--- COLLECTED MATERIAL ---

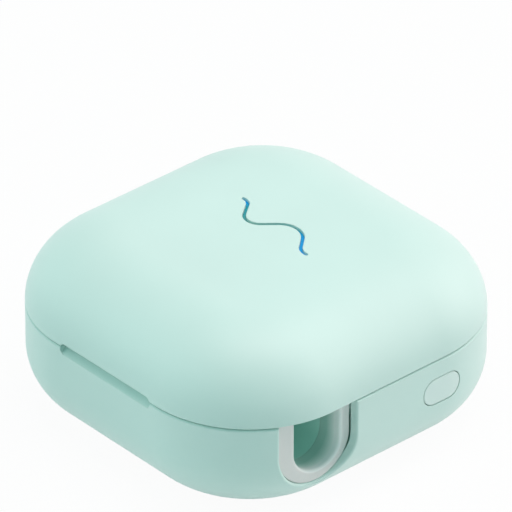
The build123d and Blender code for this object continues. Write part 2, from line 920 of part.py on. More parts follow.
def make_battery_leads():
    """Two short leads from the protection board up and over into the socket."""
    x = -cell_length / 2 - guard_thickness / 2
    socket_x = -cell_length / 2 + socket_gap
    low = cell_low + cell_height - cell_round / 2
    high = board_low - socket_height / 2
    with BuildPart() as battery_leads:
        for y in (guard_y - lead_pitch / 2, guard_y + lead_pitch / 2):
            with BuildLine() as route:
                FilletPolyline((x, y, low), (x, y, high), (socket_x, y, high), radius=lead_bend)
            with BuildSketch(Plane((x, y, low))):
                Circle(lead_radius)
            sweep(path=route.line)
    return battery_leads.part


def make_deck_light_guide():
    """Clear blade that carries the LEDs' light up to the deck, with a flange under the deck."""
    blade_low = board_high + led_height + led_to_guide
    flange_half = light_slot_width / 2 + guide_flange
    with BuildPart() as deck_light_guide:
        add(light_slot(blade_low, deck_top - slot_recess, guide_clearance))
        block(
            (light_slot_low - guide_flange, light_slot_high + guide_flange),
            (light_slot_y - flange_half, light_slot_y + flange_half),
            (deck_bottom - guide_thickness, deck_bottom),
        )
    return deck_light_guide.part


def make_tray_magnet():
    """Bar magnet inside the tray's front rim, as high as the deck and the rim's curve leave room."""
    y = chamber_y_low - tray_wall
    rim_inset = tray_inset + tray_wall
    offset = lid_reach - chamber_from_front + tray_wall + catch_width + catch_clearance
    share = offset / (lid_reach - rim_inset)
    curve_top = parting_height + (lid_height - rim_inset) * (1 - share**2) ** 0.5
    top = min(curve_top, deck_bottom - touch_gap)
    with BuildPart() as tray_magnet:
        block((-catch_length / 2, catch_length / 2), (y - catch_width, y), (top - catch_height, top))
    return tray_magnet.part


def make_switch_body():
    """Push switch on the main board's edge, open for its plunger."""
    opening_width = plunger_width + 2 * plunger_clearance
    opening_height = plunger_height + 2 * plunger_clearance
    with BuildPart() as switch_body:
        block(
            (switch_face - switch_length, switch_face),
            (button_y - switch_width / 2, button_y + switch_width / 2),
            (board_high, board_high + switch_height),
        )
        block(
            (switch_face - plunger_depth - button_travel - plunger_room, switch_face + cut_reach),
            (button_y - opening_width / 2, button_y + opening_width / 2),
            (button_z - opening_height / 2, button_z + opening_height / 2),
            Mode.SUBTRACT,
        )
    return switch_body.part


def make_switch_plunger():
    """The switch's plunger, which the button pushes in."""
    with BuildPart() as switch_plunger:
        block(
            (switch_face - plunger_depth, switch_face + plunger_reach),
            (button_y - plunger_width / 2, button_y + plunger_width / 2),
            (button_z - plunger_height / 2, button_z + plunger_height / 2),
        )
    return switch_plunger.part


def make_power_button():
    """Flush pill button with a flange behind the wall and a stem to the switch."""
    stem_end = switch_face + plunger_reach + touch_gap
    flange_length = button_length + 2 * button_flange
    flange_height = button_height + 2 * button_flange
    flange_back = button_flange_x - button_flange_thickness
    with BuildPart() as power_button:
        add(upright_pill(button_y, button_z, button_length, button_height, flange_back, outside))
        add(base_form(0, base_top), mode=Mode.INTERSECT)
        fillet(power_button.faces().sort_by(Axis.X)[-1].edges(), radius=edge_break / 2)
        add(upright_pill(button_y, button_z, flange_length, flange_height, flange_back, button_flange_x))
        cross_rod(button_y, button_z, stem_end, flange_back, button_stem_radius)
    return power_button.part


def make_hinge_pin():
    """Pin through all five knuckles."""
    with BuildPart() as hinge_pin:
        cross_rod(hinge_y, hinge_z, -pin_length / 2, pin_length / 2, pin_radius)
    return hinge_pin.part


def make_lid_shell():
    """Upper shell: rolled pebble form, thumb notch, wave opening, two hinge knuckles and panel posts."""
    spans = ((-lid_knuckle_high, -lid_knuckle_low), (lid_knuckle_low, lid_knuckle_high))
    web_y = (hinge_y - barrel_radius, half_width)
    web_z = (hinge_z, hinge_z + lid_notch_height + wall / 2)
    knuckles = hinge_leaf(spans, web_y, web_z, lid_form(0))
    notch_x = (-hinge_half - hinge_side_gap, hinge_half + hinge_side_gap)
    with BuildPart() as lid_shell:
        add(lid_form(0, lid_bottom))
        fillet(lid_shell.edges().group_by(Axis.Z)[0], radius=edge_break)
        add(lid_form(wall), mode=Mode.SUBTRACT)
        add(thumb_notch(wall + tray_gap / 2), mode=Mode.SUBTRACT)
        block(notch_x, (tray_rear, outside), (0, hinge_z + lid_notch_height), Mode.SUBTRACT)
        add(knuckles)
        for x in (-post_offset, post_offset):
            for y in (-post_offset, post_offset):
                post(x, y, panel_high, lid_ceiling + wall / 2, post_radius)
        add(wave(lid_ceiling - cut_reach, above), mode=Mode.SUBTRACT)
    return lid_shell.part


def make_lid_liner():
    """Flat panel inside the lid, with a slot above the deck's light slot."""
    with BuildPart() as lid_liner:
        add(lid_form(wall + panel_fit, panel_low, panel_high))
        add(light_slot(panel_low - cut_reach, panel_high + cut_reach), mode=Mode.SUBTRACT)
    return lid_liner.part


def make_lid_light_guide():
    """Clear guide in the lid: a blade from the panel's slot, a plate, and the wave in the lid's top."""
    plate_low = lid_ceiling - guide_thickness
    wave_x = [x for x, y in wave_corners]
    wave_y = [y for x, y in wave_corners]
    with BuildPart() as lid_light_guide:
        add(light_slot(panel_low + slot_recess, lid_ceiling, guide_clearance))
        block(
            (min(light_slot_low, *wave_x) - guide_margin, max(light_slot_high, *wave_x) + guide_margin),
            (min(wave_y), light_slot_y + guide_margin),
            (plate_low, lid_ceiling),
        )
        add(wave(plate_low, total_height - wave_depth, guide_clearance))
    return lid_light_guide.part


def make_lid_magnet():
    """Round magnet on the panel, above the hall sensor."""
    with BuildPart() as lid_magnet:
        post(sensor_x, sensor_y, panel_high, panel_high + sensor_magnet_height, sensor_magnet_radius)
    return lid_magnet.part


def make_lid_catch_magnet():
    """Bar magnet on the panel's front edge, which the tray's magnet pulls on."""
    y = chamber_y_low + lid_catch_inset
    with BuildPart() as lid_catch_magnet:
        block(
            (-catch_length / 2, catch_length / 2),
            (y, y + lid_catch_width),
            (panel_high, panel_high + lid_catch_height),
        )
    return lid_catch_magnet.part


makers = {
    "base_shell": make_base_shell,
    "base_pad": make_base_pad,
    "inner_tray": make_inner_tray,
    "brush_cup": make_brush_cup,
    "slot_liner": make_slot_liner,
    "uv_windows": make_uv_windows,
    "uv_board": make_uv_board,
    "uv_leds": make_uv_leds,
    "uv_board_screws": make_uv_board_screws,
    "main_board": make_main_board,
    "board_screws": make_board_screws,
    "tray_screws": make_tray_screws,
    "board_chips": make_board_chips,
    "link_header": make_link_header,
    "indicator_leds": make_indicator_leds,
    "hall_sensor": make_hall_sensor,
    "usb_port": make_usb_port,
    "usb_tongue": make_usb_tongue,
    "battery_pad": make_battery_pad,
    "battery_cell": make_battery_cell,
    "battery_guard": make_battery_guard,
    "battery_socket": make_battery_socket,
    "battery_leads": make_battery_leads,
    "deck_light_guide": make_deck_light_guide,
    "tray_magnet": make_tray_magnet,
    "switch_body": make_switch_body,
    "switch_plunger": make_switch_plunger,
    "power_button": make_power_button,
    "hinge_pin": make_hinge_pin,
    "lid_shell": make_lid_shell,
    "lid_liner": make_lid_liner,
    "lid_light_guide": make_lid_light_guide,
    "lid_magnet": make_lid_magnet,
    "lid_catch_magnet": make_lid_catch_magnet,
}

os.makedirs("parts", exist_ok=True)
for name, make in makers.items():
    piece = make()
    piece.label = name
    export_step(piece, f"parts/{name}.step")
    print(name, round(piece.volume, 1), len(piece.solids()))
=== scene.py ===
import math

import bpy
from mathutils import Matrix, Vector


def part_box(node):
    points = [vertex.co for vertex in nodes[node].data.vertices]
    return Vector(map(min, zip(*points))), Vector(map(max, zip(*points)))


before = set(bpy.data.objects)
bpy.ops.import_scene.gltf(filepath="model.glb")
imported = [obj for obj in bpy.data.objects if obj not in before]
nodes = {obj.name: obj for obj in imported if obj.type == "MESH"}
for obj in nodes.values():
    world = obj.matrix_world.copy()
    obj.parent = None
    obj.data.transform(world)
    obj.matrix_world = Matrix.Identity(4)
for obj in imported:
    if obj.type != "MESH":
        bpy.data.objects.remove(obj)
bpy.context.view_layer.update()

# Camera, from the photograph's outline: the angles in degrees, the distances in metres, the lens in
# millimetres
camera_azimuth = 48.4279
camera_elevation = 32.8227
camera_distance = 1.6204
camera_rise = 0.02642
camera_lens = 603.4

# Lamps: azimuth and elevation in degrees as seen from the object, width and height in metres,
# power in watts and colour. The lamps are warm and the sky is cool, which gives the shade its rich mint
lamp_distance = 1.0
key_light = (1.2, 1.0, 1.0)
fill_light = (0.88, 1.0, 0.98)
sky_light = (0.33, 1.0, 0.98)
white = (1.0, 1.0, 1.0, 1.0)
lamps = {
    "softbox_right": (150, 26, 0.95, 0.95, 4.4, key_light),
    "softbox_left": (318, 28, 1.3, 1.3, 3.4, fill_light),
    "softbox_top": (150, 83, 0.5, 0.9, 4.7, key_light),
}
sky_strength = 0.27
floor_size = 3.0
floor_glow = 0.95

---

* **STATED PROBLEM**
Give back the lines of the listing from the one with "piece.label = name" through the end, both included, exactly as written and with nothing added.

* **RESPONSE TO THIS TASK**
    piece.label = name
    export_step(piece, f"parts/{name}.step")
    print(name, round(piece.volume, 1), len(piece.solids()))
=== scene.py ===
import math

import bpy
from mathutils import Matrix, Vector


def part_box(node):
    points = [vertex.co for vertex in nodes[node].data.vertices]
    return Vector(map(min, zip(*points))), Vector(map(max, zip(*points)))


before = set(bpy.data.objects)
bpy.ops.import_scene.gltf(filepath="model.glb")
imported = [obj for obj in bpy.data.objects if obj not in before]
nodes = {obj.name: obj for obj in imported if obj.type == "MESH"}
for obj in nodes.values():
    world = obj.matrix_world.copy()
    obj.parent = None
    obj.data.transform(world)
    obj.matrix_world = Matrix.Identity(4)
for obj in imported:
    if obj.type != "MESH":
        bpy.data.objects.remove(obj)
bpy.context.view_layer.update()

# Camera, from the photograph's outline: the angles in degrees, the distances in metres, the lens in
# millimetres
camera_azimuth = 48.4279
camera_elevation = 32.8227
camera_distance = 1.6204
camera_rise = 0.02642
camera_lens = 603.4

# Lamps: azimuth and elevation in degrees as seen from the object, width and height in metres,
# power in watts and colour. The lamps are warm and the sky is cool, which gives the shade its rich mint
lamp_distance = 1.0
key_light = (1.2, 1.0, 1.0)
fill_light = (0.88, 1.0, 0.98)
sky_light = (0.33, 1.0, 0.98)
white = (1.0, 1.0, 1.0, 1.0)
lamps = {
    "softbox_right": (150, 26, 0.95, 0.95, 4.4, key_light),
    "softbox_left": (318, 28, 1.3, 1.3, 3.4, fill_light),
    "softbox_top": (150, 83, 0.5, 0.9, 4.7, key_light),
}
sky_strength = 0.27
floor_size = 3.0
floor_glow = 0.95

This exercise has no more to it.